[Start of MATERIAL PROVIDED]

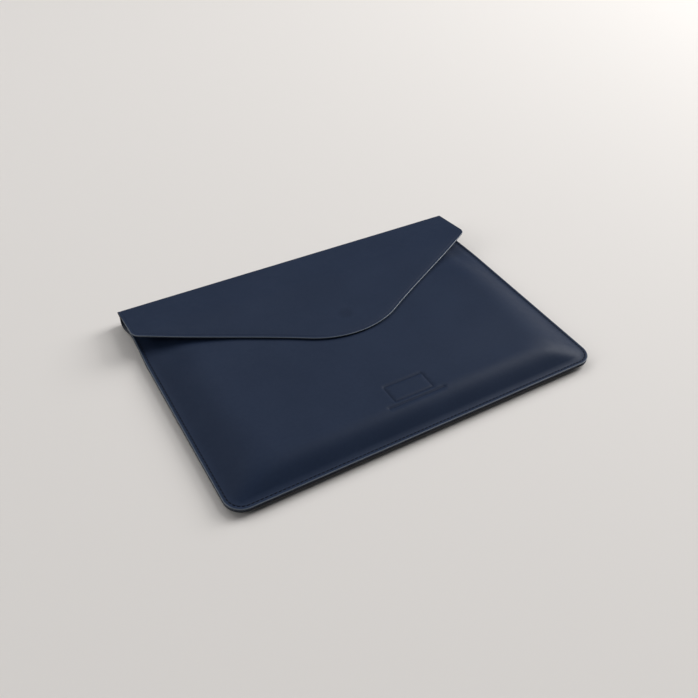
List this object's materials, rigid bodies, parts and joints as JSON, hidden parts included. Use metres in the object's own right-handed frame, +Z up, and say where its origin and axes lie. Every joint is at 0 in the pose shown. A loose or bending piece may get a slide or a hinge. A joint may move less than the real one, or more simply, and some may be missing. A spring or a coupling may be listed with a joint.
{
  "type": "laptop sleeve",
  "caption": "Flat padded leather sleeve for a slim laptop, with a sewn flange, a lined pocket and an envelope flap held shut by hidden magnets.",
  "frame": {"origin": "centre of the whole sleeve's footprint, on the surface it lies on, back down and flap closed", "axes": "+X along the long side, +Y towards the fold, +Z up through the front panel and the flap"},
  "size_m": [0.343, 0.237, 0.022],
  "materials": {
    "leather": "smooth navy leather, fine grain, low sheen, painted edges",
    "lining": "napped microfibre, dark blue grey",
    "foam": "thin padding foam, charcoal",
    "board": "bonded fibre board, matte",
    "magnet": "nickel plated disc",
    "thread": "bonded polyester thread, dark navy"
  },
  "bodies": {
    "pocket": {"back_leather": "leather", "back_foam": "foam", "back_lining": "lining", "front_leather": "leather", "front_foam": "foam", "front_lining": "lining", "mouth_facing": "leather", "front_magnet": "magnet", "seam_needle_thread": "thread", "seam_bobbin_thread": "thread", "mouth_needle_thread": "thread", "mouth_bobbin_thread": "thread"},
    "spine": {"spine_leather": "leather", "spine_lining": "lining"},
    "shoulder": {"shoulder_leather": "leather", "shoulder_lining": "lining"},
    "flap": {"flap_leather": "leather", "flap_board": "board", "flap_lining": "lining", "flap_magnet": "magnet"}
  },
  "joints": [
    {"name": "spine_fold", "type": "hinge", "parent": "pocket", "child": "spine", "pos_m": [0, 0.11764, 0.00086], "axis": [-1, 0, 0], "range_deg": [0, 89]},
    {"name": "crease_fold", "type": "hinge", "parent": "spine", "child": "shoulder", "pos_m": [0, 0.11779, 0.01537], "axis": [-1, 0, 0], "range_deg": [0, 81.6]},
    {"name": "shoulder_bend", "type": "hinge", "parent": "shoulder", "child": "flap", "pos_m": [0, 0.07348, 0.02178], "axis": [-1, 0, 0], "range_deg": [0, 7.6]}
  ],
  "couplings": [
    {"joint": "crease_fold", "follows": "spine_fold", "ratio": 0.9156},
    {"joint": "shoulder_bend", "follows": "spine_fold", "ratio": 0.0844}
  ]
}
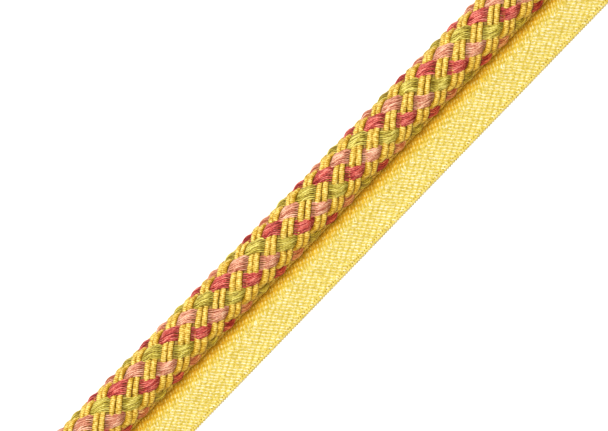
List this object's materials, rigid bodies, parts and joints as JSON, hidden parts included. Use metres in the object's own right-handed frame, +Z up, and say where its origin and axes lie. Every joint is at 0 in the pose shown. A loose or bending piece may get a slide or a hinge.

[End of MATERIAL PROVIDED]

AIM: Repeat the data precisely, line by line.

TASK RESULT:
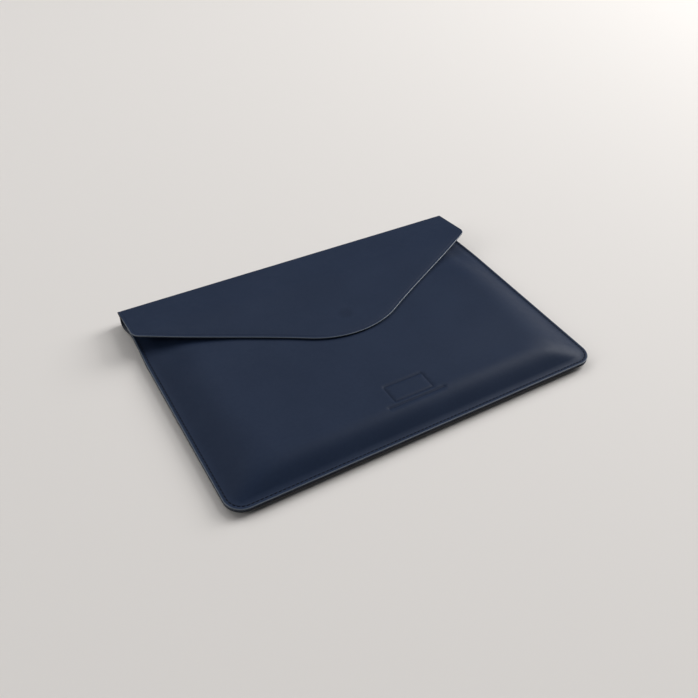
List this object's materials, rigid bodies, parts and joints as JSON, hidden parts included. Use metres in the object's own right-handed frame, +Z up, and say where its origin and axes lie. Every joint is at 0 in the pose shown. A loose or bending piece may get a slide or a hinge. A joint may move less than the real one, or more simply, and some may be missing. A spring or a coupling may be listed with a joint.
{
  "type": "laptop sleeve",
  "caption": "Flat padded leather sleeve for a slim laptop, with a sewn flange, a lined pocket and an envelope flap held shut by hidden magnets.",
  "frame": {"origin": "centre of the whole sleeve's footprint, on the surface it lies on, back down and flap closed", "axes": "+X along the long side, +Y towards the fold, +Z up through the front panel and the flap"},
  "size_m": [0.343, 0.237, 0.022],
  "materials": {
    "leather": "smooth navy leather, fine grain, low sheen, painted edges",
    "lining": "napped microfibre, dark blue grey",
    "foam": "thin padding foam, charcoal",
    "board": "bonded fibre board, matte",
    "magnet": "nickel plated disc",
    "thread": "bonded polyester thread, dark navy"
  },
  "bodies": {
    "pocket": {"back_leather": "leather", "back_foam": "foam", "back_lining": "lining", "front_leather": "leather", "front_foam": "foam", "front_lining": "lining", "mouth_facing": "leather", "front_magnet": "magnet", "seam_needle_thread": "thread", "seam_bobbin_thread": "thread", "mouth_needle_thread": "thread", "mouth_bobbin_thread": "thread"},
    "spine": {"spine_leather": "leather", "spine_lining": "lining"},
    "shoulder": {"shoulder_leather": "leather", "shoulder_lining": "lining"},
    "flap": {"flap_leather": "leather", "flap_board": "board", "flap_lining": "lining", "flap_magnet": "magnet"}
  },
  "joints": [
    {"name": "spine_fold", "type": "hinge", "parent": "pocket", "child": "spine", "pos_m": [0, 0.11764, 0.00086], "axis": [-1, 0, 0], "range_deg": [0, 89]},
    {"name": "crease_fold", "type": "hinge", "parent": "spine", "child": "shoulder", "pos_m": [0, 0.11779, 0.01537], "axis": [-1, 0, 0], "range_deg": [0, 81.6]},
    {"name": "shoulder_bend", "type": "hinge", "parent": "shoulder", "child": "flap", "pos_m": [0, 0.07348, 0.02178], "axis": [-1, 0, 0], "range_deg": [0, 7.6]}
  ],
  "couplings": [
    {"joint": "crease_fold", "follows": "spine_fold", "ratio": 0.9156},
    {"joint": "shoulder_bend", "follows": "spine_fold", "ratio": 0.0844}
  ]
}
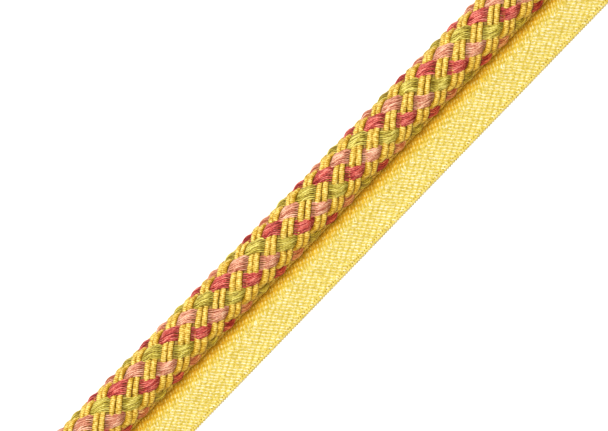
List this object's materials, rigid bodies, parts and joints as JSON, hidden parts included. Use metres in the object's own right-handed frame, +Z up, and say where its origin and axes lie. Every joint is at 0 in the pose shown. A loose or bending piece may get a slide or a hinge.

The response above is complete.